Contextual metadata identifies the provenance of the record (such as the person or system responsible for creating it) and provides data that supports its use as evidence of a transaction. Examples of contextual metadata include the following.

  • Transaction information identifies information about the transaction documented by the record including the person or system responsible for initiating the transaction, the time of the initiation, the recipient and time of receipt, the type of transaction (its functional context), linked prior transactions that are part of the same business activity; action requested about subsequent related transactions.

  • Responsibility information identifies the organisation, unit and/or individual responsible for the transaction including references to the source authorising the transaction, responsibility for the system and systems procedures.

  • Content metadata contains the actual data that documents the transaction

Use metadata documents any significant uses of the record following its creation. Typically it identifies how the data was used (that is viewed, copied, edited, filed, indexed, classified, sent) and when and by whom these actions were carried out. This type of metadata could be gleaned from the system’s audit trail, which is the record showing who has accessed the system and what operations were performed in a given period of time.

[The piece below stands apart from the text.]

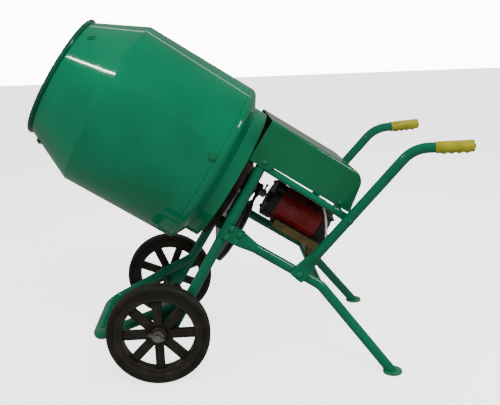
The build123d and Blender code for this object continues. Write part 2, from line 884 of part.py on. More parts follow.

Audit trail: In computer environments, a record showing who has accessed a computer system and what operations he or she has performed during a given period of time.

Audit trails are useful both for maintaining security and for recovering lost transactions. Most accounting systems and database management systems include an audit trail component. In addition, there are separate audit trail software products that enable network administrators to monitor use of network resources.



Activity 8

What are the different types of metadata and what purpose(s) do they serve? Using a letter created by your organisation, identify the metadata elements that pertain to it.